Problem to solve » Where a line of the material contains the string "three", copy that line.

Data »
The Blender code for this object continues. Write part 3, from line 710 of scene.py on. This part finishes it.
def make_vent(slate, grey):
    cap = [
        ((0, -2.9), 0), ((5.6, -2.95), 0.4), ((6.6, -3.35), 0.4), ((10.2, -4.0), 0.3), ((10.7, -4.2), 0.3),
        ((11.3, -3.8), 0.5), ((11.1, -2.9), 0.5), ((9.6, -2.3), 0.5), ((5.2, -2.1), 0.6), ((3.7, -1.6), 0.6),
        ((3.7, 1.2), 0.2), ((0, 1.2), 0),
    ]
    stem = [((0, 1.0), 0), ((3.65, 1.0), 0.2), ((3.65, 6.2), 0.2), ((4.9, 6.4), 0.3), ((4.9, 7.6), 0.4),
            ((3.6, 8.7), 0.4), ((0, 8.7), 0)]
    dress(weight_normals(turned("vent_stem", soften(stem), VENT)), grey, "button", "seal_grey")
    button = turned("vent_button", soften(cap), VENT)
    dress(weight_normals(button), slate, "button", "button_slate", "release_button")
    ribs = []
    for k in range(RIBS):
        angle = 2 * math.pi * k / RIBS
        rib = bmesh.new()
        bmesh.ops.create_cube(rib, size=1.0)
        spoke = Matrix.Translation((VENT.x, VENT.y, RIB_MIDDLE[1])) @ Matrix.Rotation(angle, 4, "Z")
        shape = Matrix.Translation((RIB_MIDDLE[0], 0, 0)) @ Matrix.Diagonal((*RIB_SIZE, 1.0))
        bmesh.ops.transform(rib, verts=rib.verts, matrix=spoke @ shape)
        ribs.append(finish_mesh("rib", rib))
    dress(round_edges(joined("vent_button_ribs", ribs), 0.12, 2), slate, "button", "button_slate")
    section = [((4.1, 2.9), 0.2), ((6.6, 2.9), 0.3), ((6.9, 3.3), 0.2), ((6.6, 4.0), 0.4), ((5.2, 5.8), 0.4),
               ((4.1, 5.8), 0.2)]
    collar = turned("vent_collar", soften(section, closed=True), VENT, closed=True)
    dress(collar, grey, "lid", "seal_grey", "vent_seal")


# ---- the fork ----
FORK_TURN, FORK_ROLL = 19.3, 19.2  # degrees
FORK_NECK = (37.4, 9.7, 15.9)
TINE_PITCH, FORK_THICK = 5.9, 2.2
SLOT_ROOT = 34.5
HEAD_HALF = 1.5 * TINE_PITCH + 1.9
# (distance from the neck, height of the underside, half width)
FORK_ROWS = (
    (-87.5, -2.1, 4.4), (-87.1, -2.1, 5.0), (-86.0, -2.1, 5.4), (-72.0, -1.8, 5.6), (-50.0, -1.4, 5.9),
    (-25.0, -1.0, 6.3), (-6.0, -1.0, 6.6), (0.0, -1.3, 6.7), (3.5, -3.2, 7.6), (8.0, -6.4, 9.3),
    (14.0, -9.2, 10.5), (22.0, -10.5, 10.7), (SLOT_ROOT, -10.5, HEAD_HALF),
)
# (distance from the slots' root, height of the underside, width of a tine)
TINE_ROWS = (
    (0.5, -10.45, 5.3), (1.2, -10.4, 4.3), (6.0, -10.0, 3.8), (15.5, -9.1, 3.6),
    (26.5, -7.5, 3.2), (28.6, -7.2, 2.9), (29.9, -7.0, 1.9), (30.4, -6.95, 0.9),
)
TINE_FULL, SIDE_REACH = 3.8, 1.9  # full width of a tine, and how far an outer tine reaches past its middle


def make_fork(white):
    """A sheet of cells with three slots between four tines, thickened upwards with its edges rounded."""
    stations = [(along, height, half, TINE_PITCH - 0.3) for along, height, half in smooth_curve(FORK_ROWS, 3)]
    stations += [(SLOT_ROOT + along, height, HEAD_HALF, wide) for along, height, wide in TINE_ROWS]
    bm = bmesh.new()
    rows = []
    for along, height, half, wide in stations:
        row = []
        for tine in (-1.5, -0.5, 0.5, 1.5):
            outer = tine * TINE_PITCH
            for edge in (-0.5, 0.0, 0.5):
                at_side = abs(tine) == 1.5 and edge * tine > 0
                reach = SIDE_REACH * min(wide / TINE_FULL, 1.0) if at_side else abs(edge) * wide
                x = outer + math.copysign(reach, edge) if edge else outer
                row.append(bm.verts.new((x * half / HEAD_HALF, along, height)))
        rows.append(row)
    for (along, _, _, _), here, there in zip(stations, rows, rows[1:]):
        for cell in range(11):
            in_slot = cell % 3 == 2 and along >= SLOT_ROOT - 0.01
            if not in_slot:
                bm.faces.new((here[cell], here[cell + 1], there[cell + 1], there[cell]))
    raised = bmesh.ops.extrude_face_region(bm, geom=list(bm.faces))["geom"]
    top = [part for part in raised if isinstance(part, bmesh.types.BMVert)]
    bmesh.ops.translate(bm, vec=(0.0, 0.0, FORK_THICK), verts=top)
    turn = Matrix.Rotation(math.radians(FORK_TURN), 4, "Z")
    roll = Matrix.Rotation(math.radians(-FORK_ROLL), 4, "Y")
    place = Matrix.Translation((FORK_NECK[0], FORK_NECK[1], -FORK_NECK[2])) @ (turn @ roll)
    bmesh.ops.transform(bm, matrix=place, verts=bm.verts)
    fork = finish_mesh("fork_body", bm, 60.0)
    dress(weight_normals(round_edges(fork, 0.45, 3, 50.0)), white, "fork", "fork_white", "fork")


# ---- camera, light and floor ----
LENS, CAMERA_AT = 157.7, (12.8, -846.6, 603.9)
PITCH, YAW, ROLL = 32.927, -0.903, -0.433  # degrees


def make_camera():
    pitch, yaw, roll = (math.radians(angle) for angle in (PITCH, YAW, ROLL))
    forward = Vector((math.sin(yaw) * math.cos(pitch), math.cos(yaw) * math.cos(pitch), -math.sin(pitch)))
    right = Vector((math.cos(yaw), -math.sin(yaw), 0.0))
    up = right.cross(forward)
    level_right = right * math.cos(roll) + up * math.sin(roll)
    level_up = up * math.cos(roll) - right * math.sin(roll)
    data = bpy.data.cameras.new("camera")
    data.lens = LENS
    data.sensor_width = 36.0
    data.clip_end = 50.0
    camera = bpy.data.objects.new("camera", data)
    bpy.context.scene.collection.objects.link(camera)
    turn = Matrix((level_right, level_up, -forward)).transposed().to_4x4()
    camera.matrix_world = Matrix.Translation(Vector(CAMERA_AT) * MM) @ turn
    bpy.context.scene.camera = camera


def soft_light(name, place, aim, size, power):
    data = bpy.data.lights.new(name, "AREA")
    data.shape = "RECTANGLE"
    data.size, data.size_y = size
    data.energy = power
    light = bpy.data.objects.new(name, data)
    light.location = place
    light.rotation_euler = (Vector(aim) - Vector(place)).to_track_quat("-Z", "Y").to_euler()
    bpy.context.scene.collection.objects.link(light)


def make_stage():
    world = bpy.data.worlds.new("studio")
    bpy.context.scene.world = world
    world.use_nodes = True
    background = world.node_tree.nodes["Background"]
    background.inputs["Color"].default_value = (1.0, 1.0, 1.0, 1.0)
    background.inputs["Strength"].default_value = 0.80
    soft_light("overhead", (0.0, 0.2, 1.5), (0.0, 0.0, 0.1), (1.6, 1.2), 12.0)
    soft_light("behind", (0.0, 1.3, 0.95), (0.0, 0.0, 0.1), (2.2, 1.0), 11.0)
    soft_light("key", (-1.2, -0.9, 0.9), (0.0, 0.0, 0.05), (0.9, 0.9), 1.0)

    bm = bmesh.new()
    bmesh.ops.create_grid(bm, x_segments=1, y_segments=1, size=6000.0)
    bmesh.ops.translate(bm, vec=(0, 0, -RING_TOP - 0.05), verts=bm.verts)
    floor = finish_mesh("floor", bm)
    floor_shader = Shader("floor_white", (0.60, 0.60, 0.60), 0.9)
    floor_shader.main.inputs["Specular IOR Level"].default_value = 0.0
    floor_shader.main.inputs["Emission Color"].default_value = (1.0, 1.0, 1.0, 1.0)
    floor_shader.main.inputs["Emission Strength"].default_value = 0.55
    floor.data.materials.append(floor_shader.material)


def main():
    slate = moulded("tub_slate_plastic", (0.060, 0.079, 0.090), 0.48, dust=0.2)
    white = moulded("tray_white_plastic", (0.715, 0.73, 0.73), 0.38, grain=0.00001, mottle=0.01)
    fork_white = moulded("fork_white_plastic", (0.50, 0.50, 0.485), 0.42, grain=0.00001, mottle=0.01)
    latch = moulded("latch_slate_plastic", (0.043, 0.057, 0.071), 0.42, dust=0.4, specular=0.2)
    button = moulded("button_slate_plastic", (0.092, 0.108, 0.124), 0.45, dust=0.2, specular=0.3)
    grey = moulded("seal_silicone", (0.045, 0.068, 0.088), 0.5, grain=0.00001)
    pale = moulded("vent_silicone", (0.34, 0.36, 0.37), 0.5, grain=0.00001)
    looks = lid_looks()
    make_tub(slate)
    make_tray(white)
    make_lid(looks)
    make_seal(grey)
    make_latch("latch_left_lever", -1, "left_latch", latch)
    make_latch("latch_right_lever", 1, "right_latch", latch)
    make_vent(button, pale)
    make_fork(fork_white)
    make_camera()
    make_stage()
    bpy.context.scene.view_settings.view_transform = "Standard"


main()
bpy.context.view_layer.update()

==

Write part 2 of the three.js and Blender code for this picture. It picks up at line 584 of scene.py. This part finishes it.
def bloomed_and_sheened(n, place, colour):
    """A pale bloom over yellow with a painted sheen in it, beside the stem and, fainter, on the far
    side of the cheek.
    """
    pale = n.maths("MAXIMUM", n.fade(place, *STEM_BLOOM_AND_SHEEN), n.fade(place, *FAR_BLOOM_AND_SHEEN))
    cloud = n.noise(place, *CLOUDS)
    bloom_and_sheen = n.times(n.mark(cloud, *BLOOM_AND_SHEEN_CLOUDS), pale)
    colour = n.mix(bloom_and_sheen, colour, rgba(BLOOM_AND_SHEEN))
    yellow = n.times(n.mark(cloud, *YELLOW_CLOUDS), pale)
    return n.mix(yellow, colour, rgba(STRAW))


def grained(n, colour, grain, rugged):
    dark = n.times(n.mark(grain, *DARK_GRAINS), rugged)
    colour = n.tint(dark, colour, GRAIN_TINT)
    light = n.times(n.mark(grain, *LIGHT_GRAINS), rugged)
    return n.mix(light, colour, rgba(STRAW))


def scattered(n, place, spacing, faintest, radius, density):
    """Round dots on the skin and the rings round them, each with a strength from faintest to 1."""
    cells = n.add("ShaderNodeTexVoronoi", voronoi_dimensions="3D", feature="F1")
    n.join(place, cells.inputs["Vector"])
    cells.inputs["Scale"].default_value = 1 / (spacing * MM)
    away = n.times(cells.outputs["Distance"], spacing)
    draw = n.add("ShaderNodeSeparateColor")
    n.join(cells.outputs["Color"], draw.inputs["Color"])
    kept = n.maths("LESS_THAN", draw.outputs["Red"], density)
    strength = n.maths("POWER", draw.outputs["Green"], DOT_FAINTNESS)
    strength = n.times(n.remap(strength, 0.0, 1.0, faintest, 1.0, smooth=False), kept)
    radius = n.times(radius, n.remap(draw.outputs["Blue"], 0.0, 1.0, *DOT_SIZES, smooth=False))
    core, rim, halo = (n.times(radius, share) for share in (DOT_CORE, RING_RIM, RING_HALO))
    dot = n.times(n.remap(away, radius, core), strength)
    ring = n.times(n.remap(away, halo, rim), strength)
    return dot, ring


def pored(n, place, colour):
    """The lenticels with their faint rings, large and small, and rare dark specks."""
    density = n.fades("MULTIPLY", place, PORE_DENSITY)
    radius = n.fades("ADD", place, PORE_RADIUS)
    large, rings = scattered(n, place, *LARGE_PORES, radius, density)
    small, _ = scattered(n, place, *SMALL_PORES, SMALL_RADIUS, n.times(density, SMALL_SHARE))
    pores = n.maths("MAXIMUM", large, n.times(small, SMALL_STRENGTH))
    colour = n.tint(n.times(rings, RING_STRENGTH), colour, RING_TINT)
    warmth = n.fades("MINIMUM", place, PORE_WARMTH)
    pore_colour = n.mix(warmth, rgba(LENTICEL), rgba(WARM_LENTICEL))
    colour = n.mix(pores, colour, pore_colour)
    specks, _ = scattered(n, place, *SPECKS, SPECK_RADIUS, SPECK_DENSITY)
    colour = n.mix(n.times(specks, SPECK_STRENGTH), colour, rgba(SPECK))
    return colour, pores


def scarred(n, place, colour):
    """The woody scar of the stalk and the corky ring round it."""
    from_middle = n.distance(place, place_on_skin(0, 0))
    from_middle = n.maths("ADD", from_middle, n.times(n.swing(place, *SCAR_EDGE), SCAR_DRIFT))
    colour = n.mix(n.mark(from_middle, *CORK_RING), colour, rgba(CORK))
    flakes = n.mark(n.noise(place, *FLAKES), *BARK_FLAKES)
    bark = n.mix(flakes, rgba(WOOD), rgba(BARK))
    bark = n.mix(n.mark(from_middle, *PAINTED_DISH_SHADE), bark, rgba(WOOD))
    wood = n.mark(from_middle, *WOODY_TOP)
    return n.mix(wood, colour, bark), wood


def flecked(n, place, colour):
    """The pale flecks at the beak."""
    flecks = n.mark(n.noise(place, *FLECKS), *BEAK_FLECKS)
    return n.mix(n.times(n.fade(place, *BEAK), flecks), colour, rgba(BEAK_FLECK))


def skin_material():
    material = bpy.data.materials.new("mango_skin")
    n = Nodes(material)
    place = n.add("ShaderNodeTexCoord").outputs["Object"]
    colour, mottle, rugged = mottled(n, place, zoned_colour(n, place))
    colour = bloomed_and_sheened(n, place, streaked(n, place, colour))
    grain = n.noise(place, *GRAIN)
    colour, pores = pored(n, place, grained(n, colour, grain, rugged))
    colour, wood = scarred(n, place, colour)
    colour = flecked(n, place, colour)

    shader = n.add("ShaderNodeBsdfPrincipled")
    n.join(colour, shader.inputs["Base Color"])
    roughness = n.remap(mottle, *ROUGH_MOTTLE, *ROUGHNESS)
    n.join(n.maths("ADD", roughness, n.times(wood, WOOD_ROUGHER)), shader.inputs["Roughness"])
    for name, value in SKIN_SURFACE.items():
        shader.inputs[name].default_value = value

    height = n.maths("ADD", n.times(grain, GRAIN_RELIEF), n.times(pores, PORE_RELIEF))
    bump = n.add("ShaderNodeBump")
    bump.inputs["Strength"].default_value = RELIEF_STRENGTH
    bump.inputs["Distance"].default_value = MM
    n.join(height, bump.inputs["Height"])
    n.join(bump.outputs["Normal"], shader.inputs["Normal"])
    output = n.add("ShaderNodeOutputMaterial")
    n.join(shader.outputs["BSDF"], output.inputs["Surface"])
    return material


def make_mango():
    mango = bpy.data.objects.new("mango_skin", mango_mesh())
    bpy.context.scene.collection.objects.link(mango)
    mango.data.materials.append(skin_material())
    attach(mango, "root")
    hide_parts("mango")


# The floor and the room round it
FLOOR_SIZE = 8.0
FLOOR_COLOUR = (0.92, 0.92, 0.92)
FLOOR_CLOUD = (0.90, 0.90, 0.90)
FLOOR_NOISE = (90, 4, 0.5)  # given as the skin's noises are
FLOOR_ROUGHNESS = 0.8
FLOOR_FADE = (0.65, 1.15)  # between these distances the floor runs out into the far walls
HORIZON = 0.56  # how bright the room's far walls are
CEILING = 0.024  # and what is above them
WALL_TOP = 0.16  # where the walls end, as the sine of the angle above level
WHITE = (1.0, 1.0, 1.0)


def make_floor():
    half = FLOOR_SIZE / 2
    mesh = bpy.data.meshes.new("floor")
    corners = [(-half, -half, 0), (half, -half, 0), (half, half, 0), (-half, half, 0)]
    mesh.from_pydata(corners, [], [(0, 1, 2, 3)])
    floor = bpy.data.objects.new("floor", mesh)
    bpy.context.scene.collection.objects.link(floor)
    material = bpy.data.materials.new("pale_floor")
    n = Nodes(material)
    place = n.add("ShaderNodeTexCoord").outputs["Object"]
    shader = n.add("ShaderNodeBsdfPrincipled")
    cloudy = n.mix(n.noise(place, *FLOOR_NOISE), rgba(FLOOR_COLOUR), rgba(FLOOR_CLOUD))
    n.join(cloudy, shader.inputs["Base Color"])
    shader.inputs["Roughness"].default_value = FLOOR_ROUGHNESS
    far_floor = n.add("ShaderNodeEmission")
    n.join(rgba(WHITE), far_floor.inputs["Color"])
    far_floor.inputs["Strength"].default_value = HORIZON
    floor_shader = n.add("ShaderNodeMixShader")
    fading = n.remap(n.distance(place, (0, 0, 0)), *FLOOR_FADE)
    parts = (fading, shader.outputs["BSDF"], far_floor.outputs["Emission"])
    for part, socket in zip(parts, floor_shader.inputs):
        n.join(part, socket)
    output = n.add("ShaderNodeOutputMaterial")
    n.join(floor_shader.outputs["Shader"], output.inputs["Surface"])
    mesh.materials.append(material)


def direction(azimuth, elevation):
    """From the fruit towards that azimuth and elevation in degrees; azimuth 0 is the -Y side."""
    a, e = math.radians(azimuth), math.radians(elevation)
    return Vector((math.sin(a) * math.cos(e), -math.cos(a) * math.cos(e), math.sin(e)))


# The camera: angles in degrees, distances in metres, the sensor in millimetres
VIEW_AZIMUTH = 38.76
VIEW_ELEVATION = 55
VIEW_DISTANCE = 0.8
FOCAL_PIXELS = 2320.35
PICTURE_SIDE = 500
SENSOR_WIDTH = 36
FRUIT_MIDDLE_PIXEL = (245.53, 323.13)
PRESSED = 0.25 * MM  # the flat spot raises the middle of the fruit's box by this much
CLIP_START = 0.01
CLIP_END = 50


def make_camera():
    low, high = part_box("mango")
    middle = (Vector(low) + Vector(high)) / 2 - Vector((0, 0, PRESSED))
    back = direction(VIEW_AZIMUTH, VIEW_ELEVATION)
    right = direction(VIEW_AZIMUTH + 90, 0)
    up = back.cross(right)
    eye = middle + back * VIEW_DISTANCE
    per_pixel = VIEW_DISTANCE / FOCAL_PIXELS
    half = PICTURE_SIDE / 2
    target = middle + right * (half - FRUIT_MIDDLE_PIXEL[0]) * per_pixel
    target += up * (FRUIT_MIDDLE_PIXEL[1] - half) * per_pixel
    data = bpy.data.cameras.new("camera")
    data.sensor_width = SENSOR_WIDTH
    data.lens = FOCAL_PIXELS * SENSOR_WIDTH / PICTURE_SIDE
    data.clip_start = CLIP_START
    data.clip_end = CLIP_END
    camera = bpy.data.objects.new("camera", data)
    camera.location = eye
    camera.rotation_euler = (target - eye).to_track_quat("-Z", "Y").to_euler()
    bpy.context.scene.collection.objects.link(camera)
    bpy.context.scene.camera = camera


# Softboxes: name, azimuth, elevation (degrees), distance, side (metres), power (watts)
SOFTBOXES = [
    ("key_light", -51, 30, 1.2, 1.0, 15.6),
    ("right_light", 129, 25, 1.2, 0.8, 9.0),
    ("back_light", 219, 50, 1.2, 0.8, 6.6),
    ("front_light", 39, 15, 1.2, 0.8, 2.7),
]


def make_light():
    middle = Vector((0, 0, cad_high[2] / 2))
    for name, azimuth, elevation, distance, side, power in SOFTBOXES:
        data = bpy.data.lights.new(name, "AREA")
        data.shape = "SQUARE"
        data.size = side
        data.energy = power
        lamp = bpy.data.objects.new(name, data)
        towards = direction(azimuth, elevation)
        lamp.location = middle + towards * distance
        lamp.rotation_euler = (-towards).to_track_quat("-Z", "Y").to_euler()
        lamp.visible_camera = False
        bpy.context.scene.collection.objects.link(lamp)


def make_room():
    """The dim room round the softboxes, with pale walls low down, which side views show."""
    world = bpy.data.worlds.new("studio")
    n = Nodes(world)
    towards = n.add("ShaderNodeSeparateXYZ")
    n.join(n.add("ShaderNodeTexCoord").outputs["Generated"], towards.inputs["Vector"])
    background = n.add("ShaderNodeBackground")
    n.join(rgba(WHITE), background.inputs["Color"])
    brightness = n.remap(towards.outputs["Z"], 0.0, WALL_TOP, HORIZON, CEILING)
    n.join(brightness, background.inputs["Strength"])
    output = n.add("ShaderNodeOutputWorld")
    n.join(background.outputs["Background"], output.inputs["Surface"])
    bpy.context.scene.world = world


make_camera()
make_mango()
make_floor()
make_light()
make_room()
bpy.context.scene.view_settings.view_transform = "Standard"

Exercise result »
    """A sheet of cells with three slots between four tines, thickened upwards with its edges rounded."""
Write part 2 of the three.js and Blender code for this picture. It picks up at line 584 of scene.py. This part finishes it.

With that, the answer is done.